The first book Weisman ever bought was Audubon’s Guide to the Eastern Bird.

Alan Weisman: My name is Alan Weisman. I am the author of “The World Without Us.” I am a journalist, I have written for many major magazines, public radio and I have written several other books. I born was in Minneapolis, I grew up outside of town on the edge of what today is elegantly termed as wetland, back then we called it the swamp. I spent much of my boyhood in that, though it was a combination of woodland, marshlands, filled with animals, filled with birds and I was really festinated by them. I still have the first book I ever bought, it was Audubon’s “Guide to Eastern Birds” and I grew up thinking, I was going to be a naturalist or scientist and a that lasted until eight grade when, there was the Science teacher, who hated me and the English teacher who loved me, you know how that goes. Well, I went to college really with no idea of what I wanted to do with my life whatsoever. I went to college, because I was supposed to go to college. That was mandate that came down from on high in my family. I had no professional aspirations, whatsoever other than I liked to read. So, I became a English major, because I got grades for doing whatever I was already doing, which is reading these works of literature and ultimately, in my senior year in college, I sort of went into a panic, wondering what to do and all of my roommates were applying to law school, so I just applied thinking that maybe I would do that, and it was the time of great ferment and torment in the United States, because of the Vietnam War, so radical lawyers were becoming celebrities, and they were supposedly helping to reshape our country. So, I went to law school at the University California at Berkeley.
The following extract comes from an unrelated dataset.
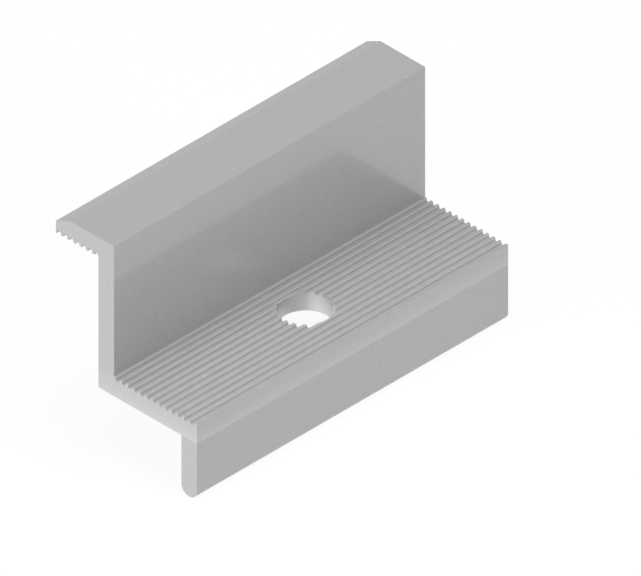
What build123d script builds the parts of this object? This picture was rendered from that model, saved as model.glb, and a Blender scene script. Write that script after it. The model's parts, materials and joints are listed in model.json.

That lasted almost an entire semester, by Thanksgiving I was long gone, I was not cut out to be a lawyer, but the only thing that I was really any good at, was legal writing and I realized that words really were my future, and I decided to become a journalist because, journalists often times, people like myself who can't decide what you really want to do with your life, so journalism will get you poke you nose into what everybody else is doing and at least for few moment share that with them and that's pretty much been what’s happened ever since.